Dispatch routine for HistogramEven, specialized for 8-bit sample types (computes 256-bin privatized histograms and then reduces to user-specified levels)

Parameters:
  • d_temp_storage – Device-accessible allocation of temporary storage. When nullptr, the required allocation size is written to temp_storage_bytes and no work is done.

  • temp_storage_bytes – Reference to size in bytes of d_temp_storage allocation

  • d_samples – The pointer to the input sequence of sample items. The samples from different channels are assumed to be interleaved (e.g., an array of 32-bit pixels where each pixel consists of four RGBA 8-bit samples).

  • d_output_histograms – The pointers to the histogram counter output arrays, one for each active channel. For channel, the allocation length of d_histograms[i] should be num_output_levels[i] - 1.

  • num_output_levels – The number of bin level boundaries for delineating histogram samples in each active channel. Implies that the number of bins for channel is num_output_levels[i] - 1.

  • lower_level – The lower sample value bound (inclusive) for the lowest histogram bin in each active channel.

  • upper_level – The upper sample value bound (exclusive) for the highest histogram bin in each active channel.

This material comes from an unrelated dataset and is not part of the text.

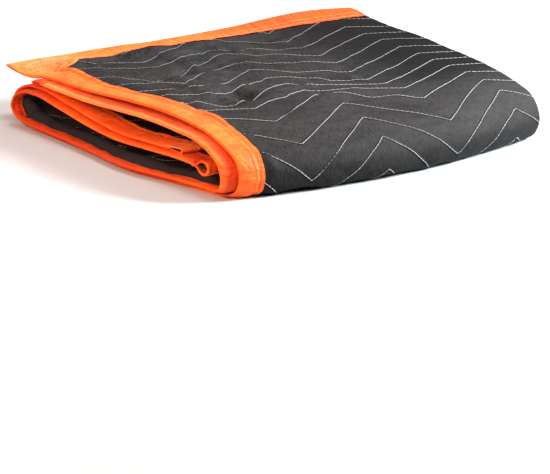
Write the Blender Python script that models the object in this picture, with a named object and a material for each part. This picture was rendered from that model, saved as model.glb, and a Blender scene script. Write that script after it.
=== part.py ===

  • num_row_pixels – The number of multi-channel pixels per row in the region of interest

  • num_rows – The number of rows in the region of interest

  • row_stride_samples – The number of samples between starts of consecutive rows in the region of interest

  • stream – CUDA stream to launch kernels within. Default is stream0.